27. その七日目がようやく終わるという時、トルコから来た数人のユダヤ人が、宮の中でパウロを見つけたのです。 連中は群衆をそそのかしてどっと襲いかかり、
28. パウロを押さえつけると大声で叫びました。 「おーい、みんな、手を貸してくれーっ! こいつは、とんでもないやつなんだ。 ユダヤ人に逆らえだの、おきてを守るな、だのとふれ回ってるんだ。 そればかりじゃないぞ。 神殿の規則に反することも教えている。 現に、外国人をこの神聖な場所に連れ込むようなまねを平気でやってるんだからな。」
29. 〔連中は、その日の早朝、パウロが、エペソから来た外国人のトロピモといっしょにいるのを見かけたので、パウロが彼を神殿に連れ込んだものと勘違いしたのです。〕
30. 効果てきめん。 この訴えに、町中の人が興奮して騒ぎだしました。 人々はパウロ目がけて殺到し、むりやり宮の外へ引きずり出すと、ぴったり門をしめてしまいました。
31. 彼らがパウロを殺そうとしていた時、ローマの守備隊司令官のもとに、エルサレムが混乱状態に陥ったという知らせが届きました。
32. 司令官は、直ちに兵士と士官を率いて現場に駆けつけました。 軍隊が近づいて来たので、人々はパウロをなぐるのをやめました。
33. 司令官はパウロをとらえると、まず二重の鎖で縛らせ、次に、この男は何者で、いったい何をしでかしたのかと、人々に尋ねました。

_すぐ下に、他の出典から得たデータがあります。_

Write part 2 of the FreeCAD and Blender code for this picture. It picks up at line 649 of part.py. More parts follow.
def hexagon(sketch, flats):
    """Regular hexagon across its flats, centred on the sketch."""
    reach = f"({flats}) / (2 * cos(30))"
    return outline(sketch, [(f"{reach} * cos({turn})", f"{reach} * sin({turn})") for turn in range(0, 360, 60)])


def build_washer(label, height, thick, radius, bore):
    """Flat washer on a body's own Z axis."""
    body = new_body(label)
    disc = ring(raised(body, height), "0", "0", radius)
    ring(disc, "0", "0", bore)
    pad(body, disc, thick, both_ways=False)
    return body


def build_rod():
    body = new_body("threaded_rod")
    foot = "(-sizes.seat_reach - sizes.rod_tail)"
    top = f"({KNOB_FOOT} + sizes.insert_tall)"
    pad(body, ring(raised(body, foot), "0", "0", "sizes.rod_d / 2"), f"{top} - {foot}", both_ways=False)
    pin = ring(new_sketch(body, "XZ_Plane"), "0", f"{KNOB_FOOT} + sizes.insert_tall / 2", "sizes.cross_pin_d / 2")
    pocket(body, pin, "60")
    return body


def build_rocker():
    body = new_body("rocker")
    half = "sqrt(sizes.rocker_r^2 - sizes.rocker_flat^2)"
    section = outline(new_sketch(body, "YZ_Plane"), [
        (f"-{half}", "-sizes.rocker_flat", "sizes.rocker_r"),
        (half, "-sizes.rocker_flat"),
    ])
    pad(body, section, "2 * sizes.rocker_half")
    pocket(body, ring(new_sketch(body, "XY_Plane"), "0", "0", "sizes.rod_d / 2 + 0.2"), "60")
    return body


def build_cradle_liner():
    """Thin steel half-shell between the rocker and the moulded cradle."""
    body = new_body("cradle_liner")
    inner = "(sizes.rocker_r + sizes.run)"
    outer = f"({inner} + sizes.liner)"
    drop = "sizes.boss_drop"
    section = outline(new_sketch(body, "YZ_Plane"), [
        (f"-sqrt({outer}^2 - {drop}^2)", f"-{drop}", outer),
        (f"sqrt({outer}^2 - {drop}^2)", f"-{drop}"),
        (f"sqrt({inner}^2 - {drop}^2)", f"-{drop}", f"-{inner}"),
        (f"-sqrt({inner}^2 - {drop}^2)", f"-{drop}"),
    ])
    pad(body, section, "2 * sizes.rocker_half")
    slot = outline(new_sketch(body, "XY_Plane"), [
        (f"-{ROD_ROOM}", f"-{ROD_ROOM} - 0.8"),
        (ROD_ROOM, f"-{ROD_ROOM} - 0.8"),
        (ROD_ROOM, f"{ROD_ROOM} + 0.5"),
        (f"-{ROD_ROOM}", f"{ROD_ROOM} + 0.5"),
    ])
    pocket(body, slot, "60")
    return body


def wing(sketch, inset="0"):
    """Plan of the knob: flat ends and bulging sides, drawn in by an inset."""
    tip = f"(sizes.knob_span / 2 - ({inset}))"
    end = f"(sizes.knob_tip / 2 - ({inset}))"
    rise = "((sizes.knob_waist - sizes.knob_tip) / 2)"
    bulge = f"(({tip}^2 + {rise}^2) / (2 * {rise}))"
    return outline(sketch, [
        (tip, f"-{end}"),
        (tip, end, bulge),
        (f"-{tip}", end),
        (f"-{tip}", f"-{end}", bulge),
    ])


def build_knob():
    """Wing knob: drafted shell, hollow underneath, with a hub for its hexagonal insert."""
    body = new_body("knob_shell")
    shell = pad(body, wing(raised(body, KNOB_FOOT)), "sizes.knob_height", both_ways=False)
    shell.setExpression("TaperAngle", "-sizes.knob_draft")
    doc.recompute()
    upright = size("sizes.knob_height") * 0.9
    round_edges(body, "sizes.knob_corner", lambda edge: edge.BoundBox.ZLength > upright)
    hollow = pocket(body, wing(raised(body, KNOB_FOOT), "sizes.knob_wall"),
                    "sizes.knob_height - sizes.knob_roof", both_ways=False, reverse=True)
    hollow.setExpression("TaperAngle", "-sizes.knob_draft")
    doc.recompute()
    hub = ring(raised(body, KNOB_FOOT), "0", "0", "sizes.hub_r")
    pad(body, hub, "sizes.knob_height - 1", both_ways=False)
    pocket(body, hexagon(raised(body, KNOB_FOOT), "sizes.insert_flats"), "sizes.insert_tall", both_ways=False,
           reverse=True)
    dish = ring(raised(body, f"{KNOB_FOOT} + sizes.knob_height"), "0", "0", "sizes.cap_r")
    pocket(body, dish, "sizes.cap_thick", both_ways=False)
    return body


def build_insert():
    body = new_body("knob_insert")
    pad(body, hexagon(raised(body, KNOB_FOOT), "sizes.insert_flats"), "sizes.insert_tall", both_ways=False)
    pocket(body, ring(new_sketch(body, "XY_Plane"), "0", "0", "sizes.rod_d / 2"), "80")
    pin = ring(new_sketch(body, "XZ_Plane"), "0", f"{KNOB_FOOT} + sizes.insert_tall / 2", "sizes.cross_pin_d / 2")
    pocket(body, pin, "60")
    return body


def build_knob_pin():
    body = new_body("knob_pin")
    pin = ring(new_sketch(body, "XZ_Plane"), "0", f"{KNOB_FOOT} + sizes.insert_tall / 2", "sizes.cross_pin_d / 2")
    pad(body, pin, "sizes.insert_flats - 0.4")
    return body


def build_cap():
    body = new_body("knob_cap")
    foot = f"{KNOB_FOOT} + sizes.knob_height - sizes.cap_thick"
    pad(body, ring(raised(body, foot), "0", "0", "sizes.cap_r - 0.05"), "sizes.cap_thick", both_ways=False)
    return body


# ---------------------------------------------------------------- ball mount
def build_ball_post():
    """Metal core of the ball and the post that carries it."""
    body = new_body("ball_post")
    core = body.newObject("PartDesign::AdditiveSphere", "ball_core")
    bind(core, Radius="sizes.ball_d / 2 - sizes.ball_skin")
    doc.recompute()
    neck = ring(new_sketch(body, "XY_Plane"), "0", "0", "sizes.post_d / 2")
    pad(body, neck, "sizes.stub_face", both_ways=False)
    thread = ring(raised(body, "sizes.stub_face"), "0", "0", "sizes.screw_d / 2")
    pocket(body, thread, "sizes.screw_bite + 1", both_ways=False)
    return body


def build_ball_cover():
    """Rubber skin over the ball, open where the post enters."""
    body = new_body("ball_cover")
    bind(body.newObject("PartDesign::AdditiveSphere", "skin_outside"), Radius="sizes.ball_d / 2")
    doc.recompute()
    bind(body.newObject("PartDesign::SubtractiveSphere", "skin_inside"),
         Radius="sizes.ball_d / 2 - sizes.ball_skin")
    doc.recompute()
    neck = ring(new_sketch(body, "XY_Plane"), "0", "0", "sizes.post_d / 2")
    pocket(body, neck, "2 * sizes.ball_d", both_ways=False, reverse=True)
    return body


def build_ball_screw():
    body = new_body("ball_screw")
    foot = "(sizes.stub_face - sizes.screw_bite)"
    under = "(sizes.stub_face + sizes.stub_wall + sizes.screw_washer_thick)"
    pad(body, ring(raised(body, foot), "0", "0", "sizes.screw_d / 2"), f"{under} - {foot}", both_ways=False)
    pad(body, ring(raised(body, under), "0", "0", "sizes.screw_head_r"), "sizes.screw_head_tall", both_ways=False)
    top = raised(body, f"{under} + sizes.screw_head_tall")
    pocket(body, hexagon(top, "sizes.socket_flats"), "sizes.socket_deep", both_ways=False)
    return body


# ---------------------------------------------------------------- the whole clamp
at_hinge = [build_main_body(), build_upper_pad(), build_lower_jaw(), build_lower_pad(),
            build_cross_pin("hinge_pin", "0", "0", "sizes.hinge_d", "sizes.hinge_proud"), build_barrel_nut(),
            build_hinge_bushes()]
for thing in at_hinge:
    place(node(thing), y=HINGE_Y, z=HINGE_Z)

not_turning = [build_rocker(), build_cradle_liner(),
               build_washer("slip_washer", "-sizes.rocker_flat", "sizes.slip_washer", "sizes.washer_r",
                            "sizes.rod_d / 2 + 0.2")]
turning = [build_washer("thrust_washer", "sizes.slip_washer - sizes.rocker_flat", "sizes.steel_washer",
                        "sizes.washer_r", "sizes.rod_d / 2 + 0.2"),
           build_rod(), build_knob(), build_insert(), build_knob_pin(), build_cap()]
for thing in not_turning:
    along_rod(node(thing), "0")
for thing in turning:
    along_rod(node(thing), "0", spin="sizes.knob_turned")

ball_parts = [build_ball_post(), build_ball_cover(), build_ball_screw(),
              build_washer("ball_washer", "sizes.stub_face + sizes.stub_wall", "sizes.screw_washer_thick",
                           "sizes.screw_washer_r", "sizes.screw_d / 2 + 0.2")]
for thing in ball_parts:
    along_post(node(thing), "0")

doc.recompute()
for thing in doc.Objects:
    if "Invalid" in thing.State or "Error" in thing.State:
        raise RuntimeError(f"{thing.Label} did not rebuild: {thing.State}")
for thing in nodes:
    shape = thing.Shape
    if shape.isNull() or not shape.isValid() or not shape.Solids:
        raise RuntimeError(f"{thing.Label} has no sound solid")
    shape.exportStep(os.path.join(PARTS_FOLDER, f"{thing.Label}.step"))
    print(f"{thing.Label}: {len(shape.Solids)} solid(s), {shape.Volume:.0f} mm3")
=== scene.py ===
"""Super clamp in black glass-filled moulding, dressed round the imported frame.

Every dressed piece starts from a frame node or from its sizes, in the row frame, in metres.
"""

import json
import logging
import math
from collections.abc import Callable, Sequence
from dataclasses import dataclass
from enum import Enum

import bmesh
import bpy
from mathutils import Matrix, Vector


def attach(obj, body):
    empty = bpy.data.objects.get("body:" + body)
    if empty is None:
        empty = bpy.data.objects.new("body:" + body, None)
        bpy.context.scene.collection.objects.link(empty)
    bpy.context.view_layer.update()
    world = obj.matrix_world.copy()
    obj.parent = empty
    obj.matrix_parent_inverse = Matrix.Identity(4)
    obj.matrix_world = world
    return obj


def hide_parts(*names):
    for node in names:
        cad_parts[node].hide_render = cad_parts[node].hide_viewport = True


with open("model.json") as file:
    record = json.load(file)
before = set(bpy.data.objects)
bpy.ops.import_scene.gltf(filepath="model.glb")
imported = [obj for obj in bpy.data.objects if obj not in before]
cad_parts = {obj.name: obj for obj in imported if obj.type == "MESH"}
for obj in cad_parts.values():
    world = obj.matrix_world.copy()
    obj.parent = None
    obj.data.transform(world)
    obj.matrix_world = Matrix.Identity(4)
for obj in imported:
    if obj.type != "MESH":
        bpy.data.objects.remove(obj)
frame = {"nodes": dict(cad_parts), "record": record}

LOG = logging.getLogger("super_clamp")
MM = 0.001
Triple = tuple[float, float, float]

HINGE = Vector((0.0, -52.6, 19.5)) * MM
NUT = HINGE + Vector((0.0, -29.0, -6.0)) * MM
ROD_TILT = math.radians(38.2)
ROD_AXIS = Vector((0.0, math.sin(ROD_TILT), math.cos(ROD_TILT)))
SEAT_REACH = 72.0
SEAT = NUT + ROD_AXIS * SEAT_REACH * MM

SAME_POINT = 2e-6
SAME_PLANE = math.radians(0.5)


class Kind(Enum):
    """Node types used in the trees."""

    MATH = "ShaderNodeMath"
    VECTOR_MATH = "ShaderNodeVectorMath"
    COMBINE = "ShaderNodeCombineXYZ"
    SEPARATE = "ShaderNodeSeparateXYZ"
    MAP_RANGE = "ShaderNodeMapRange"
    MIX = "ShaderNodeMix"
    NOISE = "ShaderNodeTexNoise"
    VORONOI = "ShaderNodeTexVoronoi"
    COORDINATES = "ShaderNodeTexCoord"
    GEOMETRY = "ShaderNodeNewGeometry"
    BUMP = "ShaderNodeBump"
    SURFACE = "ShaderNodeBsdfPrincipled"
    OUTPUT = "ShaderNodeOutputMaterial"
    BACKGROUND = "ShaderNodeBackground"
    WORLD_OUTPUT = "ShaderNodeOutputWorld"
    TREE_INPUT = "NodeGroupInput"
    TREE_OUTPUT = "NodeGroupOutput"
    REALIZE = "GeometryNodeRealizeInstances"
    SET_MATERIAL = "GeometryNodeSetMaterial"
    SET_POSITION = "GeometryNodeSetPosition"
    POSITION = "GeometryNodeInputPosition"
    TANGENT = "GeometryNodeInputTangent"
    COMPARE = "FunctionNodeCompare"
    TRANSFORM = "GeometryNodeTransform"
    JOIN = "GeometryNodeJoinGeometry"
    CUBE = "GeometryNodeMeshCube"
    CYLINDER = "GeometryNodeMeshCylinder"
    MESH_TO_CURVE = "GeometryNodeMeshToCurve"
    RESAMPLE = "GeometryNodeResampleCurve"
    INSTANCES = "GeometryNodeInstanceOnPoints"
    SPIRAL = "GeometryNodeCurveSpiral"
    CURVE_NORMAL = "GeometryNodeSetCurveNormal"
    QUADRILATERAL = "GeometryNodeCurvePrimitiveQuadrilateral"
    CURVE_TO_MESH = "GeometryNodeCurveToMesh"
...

34. ところが、人々がめいめい勝手なことを叫び続けたので、さっぱり事情がつかめません。 ひとまず、パウロを兵営へ連行しろと命じました。
35. しかし、階段にさしかかった時には、群衆がますますひどく騒ぎ立てたので、パウロをかつぎ上げなければならなくなりました。
36. 「そいつを殺せっ! 殺しちまえっ!」とわめきながら、押し寄せて来ました。